Reproduce, word for word, every line from the first one down to the line containing "along: Distances from", and nothing else.

+---+

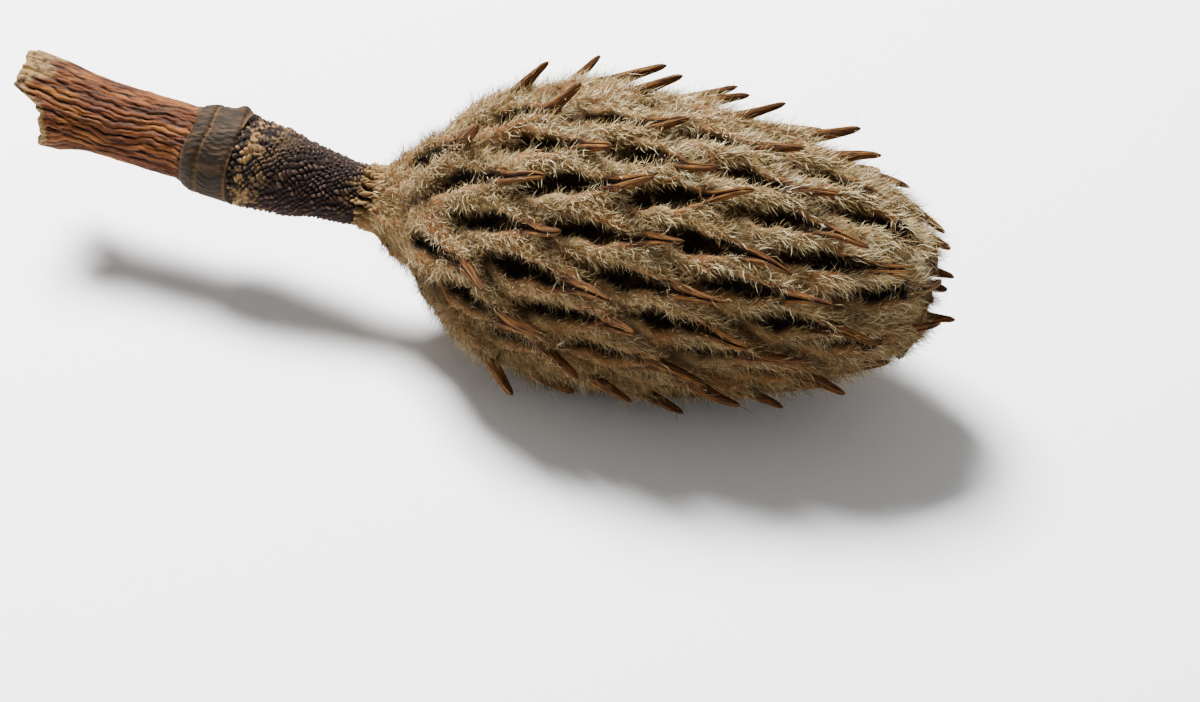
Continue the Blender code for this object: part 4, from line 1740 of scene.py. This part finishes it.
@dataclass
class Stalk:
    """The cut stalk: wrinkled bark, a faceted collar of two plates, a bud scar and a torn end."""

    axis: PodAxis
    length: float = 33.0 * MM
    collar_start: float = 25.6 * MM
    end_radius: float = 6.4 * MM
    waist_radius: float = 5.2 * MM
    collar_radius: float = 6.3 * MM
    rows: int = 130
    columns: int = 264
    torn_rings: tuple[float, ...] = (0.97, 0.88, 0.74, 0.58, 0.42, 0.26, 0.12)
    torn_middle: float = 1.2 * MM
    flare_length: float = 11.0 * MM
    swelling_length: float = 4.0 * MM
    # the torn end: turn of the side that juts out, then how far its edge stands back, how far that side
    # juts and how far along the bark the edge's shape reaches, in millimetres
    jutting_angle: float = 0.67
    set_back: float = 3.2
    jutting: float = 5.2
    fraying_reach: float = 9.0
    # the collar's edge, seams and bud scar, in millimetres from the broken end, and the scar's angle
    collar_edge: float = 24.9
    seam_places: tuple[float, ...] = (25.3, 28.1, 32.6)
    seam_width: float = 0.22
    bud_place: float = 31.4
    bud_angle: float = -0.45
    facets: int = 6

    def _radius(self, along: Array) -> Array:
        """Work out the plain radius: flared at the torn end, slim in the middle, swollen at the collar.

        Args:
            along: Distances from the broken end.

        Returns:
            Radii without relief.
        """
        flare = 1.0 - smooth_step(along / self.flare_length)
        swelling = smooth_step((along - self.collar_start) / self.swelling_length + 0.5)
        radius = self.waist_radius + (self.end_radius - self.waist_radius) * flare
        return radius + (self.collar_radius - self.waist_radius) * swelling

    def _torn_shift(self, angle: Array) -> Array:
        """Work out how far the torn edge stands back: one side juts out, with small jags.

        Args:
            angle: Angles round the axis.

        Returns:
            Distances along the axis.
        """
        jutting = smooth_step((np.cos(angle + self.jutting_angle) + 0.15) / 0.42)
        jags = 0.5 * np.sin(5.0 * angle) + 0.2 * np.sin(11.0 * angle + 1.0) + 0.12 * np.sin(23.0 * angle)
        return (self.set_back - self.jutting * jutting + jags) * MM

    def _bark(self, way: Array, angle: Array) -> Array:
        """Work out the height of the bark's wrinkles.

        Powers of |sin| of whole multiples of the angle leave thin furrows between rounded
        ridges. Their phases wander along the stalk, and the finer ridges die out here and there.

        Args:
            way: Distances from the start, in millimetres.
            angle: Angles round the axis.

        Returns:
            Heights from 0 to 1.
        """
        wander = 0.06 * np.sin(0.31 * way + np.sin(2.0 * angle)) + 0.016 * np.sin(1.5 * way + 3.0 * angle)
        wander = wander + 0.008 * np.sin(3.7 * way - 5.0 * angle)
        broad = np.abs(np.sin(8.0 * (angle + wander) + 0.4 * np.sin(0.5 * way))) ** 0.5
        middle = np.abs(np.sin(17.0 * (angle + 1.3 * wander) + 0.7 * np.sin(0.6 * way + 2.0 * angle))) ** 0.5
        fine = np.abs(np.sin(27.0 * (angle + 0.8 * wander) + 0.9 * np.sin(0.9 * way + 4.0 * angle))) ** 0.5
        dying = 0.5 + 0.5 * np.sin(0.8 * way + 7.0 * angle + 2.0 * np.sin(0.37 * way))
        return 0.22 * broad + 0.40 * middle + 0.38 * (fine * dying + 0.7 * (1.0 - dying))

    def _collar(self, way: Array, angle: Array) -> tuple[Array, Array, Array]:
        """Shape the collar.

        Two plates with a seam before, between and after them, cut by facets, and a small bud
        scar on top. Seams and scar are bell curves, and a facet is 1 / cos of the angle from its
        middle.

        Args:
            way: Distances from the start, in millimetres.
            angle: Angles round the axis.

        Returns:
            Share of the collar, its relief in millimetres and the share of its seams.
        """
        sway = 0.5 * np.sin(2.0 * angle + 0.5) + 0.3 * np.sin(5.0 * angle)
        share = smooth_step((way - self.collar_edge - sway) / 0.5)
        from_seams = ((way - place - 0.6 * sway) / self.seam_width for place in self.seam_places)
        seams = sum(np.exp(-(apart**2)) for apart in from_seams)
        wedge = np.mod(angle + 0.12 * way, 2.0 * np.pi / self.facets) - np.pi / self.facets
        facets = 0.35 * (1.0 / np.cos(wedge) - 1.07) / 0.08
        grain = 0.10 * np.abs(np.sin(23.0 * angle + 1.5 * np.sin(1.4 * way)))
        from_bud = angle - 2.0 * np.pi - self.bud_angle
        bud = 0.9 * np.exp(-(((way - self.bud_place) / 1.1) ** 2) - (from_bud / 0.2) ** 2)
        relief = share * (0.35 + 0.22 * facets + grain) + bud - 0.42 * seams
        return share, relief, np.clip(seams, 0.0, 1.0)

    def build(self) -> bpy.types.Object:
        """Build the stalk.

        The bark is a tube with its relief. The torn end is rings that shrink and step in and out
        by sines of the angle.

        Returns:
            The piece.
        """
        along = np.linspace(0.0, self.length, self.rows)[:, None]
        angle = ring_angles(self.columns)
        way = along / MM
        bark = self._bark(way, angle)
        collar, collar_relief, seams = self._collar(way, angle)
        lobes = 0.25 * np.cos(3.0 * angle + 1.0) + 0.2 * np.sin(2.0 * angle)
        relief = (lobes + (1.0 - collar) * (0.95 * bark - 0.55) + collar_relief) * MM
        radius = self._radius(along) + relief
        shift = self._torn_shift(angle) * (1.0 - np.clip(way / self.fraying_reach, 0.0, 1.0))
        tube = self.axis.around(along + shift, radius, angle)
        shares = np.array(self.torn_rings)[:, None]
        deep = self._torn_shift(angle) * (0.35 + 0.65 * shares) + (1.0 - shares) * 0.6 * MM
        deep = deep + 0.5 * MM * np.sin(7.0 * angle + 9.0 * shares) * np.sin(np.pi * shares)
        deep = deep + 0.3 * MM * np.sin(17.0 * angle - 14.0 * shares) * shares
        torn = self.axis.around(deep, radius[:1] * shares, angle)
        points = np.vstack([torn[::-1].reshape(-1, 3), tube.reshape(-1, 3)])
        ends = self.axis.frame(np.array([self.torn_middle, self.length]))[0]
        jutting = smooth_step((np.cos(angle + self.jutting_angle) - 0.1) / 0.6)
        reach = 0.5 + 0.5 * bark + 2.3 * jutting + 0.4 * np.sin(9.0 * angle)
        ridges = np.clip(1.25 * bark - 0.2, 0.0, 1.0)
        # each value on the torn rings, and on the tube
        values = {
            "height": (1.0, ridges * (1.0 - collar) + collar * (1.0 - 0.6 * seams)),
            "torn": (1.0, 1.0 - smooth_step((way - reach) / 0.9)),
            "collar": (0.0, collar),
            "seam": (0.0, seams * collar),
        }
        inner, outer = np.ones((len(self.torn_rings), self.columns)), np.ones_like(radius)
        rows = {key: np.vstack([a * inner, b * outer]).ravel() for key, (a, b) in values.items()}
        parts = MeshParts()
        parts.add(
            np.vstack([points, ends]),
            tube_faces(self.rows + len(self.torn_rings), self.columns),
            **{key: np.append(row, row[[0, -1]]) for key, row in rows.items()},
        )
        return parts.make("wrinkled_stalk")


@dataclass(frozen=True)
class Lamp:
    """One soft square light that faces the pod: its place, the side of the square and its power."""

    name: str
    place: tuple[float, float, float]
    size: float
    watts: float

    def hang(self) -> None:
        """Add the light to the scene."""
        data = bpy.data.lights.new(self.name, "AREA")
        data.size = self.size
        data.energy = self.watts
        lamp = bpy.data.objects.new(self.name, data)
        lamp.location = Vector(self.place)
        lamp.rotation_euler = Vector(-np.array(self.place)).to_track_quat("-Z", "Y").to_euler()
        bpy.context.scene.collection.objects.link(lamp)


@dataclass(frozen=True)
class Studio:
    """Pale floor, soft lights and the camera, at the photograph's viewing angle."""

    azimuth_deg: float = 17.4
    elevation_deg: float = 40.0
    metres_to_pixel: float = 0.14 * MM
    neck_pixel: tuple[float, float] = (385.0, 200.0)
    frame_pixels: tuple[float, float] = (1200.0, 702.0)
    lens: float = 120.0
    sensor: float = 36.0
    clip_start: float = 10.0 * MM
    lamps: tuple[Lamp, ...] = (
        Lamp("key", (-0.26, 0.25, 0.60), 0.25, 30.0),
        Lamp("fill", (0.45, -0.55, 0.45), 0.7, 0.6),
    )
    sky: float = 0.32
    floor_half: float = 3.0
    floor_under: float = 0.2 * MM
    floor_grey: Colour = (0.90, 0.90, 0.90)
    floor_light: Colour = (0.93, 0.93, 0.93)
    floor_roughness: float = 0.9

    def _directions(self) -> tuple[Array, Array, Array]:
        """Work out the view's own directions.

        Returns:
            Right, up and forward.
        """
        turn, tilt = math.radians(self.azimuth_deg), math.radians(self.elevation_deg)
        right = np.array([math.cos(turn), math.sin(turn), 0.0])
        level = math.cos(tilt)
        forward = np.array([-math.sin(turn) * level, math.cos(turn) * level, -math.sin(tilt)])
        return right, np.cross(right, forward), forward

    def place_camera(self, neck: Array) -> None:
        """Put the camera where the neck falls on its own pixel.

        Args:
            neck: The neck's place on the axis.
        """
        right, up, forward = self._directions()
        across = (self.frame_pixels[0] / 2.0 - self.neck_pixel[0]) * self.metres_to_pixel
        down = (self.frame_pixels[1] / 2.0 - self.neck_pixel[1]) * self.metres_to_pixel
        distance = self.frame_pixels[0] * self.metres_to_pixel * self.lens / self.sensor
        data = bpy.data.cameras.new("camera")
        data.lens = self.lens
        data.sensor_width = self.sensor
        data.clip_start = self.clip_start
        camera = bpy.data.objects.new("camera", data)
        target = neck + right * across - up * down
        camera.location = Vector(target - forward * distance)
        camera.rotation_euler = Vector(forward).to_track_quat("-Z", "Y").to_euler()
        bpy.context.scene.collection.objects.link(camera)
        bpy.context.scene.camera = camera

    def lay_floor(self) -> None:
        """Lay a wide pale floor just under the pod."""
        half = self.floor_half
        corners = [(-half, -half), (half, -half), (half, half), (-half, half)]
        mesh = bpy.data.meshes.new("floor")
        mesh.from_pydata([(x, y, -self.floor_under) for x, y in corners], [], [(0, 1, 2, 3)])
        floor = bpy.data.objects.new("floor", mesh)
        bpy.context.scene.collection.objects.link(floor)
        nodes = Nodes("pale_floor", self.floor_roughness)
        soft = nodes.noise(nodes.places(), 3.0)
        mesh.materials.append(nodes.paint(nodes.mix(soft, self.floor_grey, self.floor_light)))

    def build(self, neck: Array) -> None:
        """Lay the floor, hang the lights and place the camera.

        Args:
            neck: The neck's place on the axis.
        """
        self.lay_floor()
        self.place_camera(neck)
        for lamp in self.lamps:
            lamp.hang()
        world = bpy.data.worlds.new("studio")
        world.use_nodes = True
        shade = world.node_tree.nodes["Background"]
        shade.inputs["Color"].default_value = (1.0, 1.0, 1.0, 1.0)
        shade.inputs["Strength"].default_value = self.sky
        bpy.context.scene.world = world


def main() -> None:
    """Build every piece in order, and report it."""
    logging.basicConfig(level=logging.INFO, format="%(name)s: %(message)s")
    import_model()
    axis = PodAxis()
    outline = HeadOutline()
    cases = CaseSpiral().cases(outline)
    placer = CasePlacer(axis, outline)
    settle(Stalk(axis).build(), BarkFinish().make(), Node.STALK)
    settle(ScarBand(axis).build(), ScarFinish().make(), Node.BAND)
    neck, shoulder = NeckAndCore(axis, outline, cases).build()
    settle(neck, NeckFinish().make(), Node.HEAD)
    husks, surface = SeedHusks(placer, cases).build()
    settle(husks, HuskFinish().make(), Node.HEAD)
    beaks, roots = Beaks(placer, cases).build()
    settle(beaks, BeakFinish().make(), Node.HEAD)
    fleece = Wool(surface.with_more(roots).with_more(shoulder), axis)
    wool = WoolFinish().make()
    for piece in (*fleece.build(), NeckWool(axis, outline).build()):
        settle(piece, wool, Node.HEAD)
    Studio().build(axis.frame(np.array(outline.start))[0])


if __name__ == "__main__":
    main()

+---+

### Exercise output
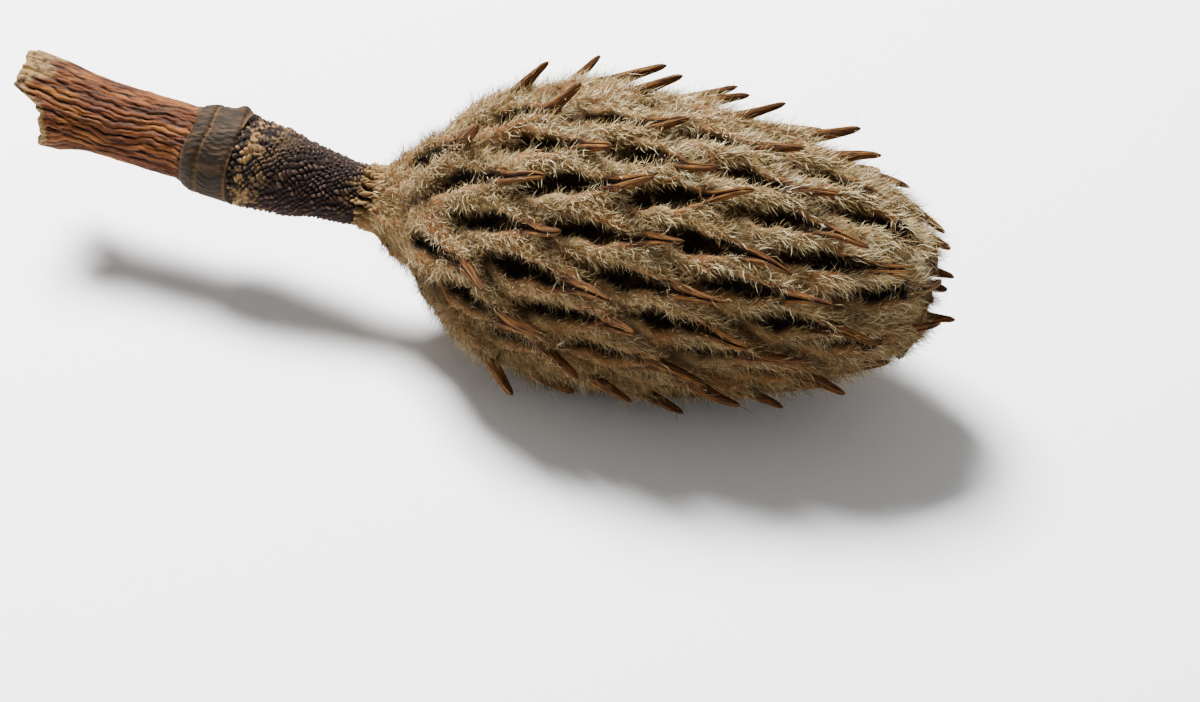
Continue the Blender code for this object: part 4, from line 1740 of scene.py. This part finishes it.
@dataclass
class Stalk:
    """The cut stalk: wrinkled bark, a faceted collar of two plates, a bud scar and a torn end."""

    axis: PodAxis
    length: float = 33.0 * MM
    collar_start: float = 25.6 * MM
    end_radius: float = 6.4 * MM
    waist_radius: float = 5.2 * MM
    collar_radius: float = 6.3 * MM
    rows: int = 130
    columns: int = 264
    torn_rings: tuple[float, ...] = (0.97, 0.88, 0.74, 0.58, 0.42, 0.26, 0.12)
    torn_middle: float = 1.2 * MM
    flare_length: float = 11.0 * MM
    swelling_length: float = 4.0 * MM
    # the torn end: turn of the side that juts out, then how far its edge stands back, how far that side
    # juts and how far along the bark the edge's shape reaches, in millimetres
    jutting_angle: float = 0.67
    set_back: float = 3.2
    jutting: float = 5.2
    fraying_reach: float = 9.0
    # the collar's edge, seams and bud scar, in millimetres from the broken end, and the scar's angle
    collar_edge: float = 24.9
    seam_places: tuple[float, ...] = (25.3, 28.1, 32.6)
    seam_width: float = 0.22
    bud_place: float = 31.4
    bud_angle: float = -0.45
    facets: int = 6

    def _radius(self, along: Array) -> Array:
        """Work out the plain radius: flared at the torn end, slim in the middle, swollen at the collar.

        Args:
            along: Distances from the broken end.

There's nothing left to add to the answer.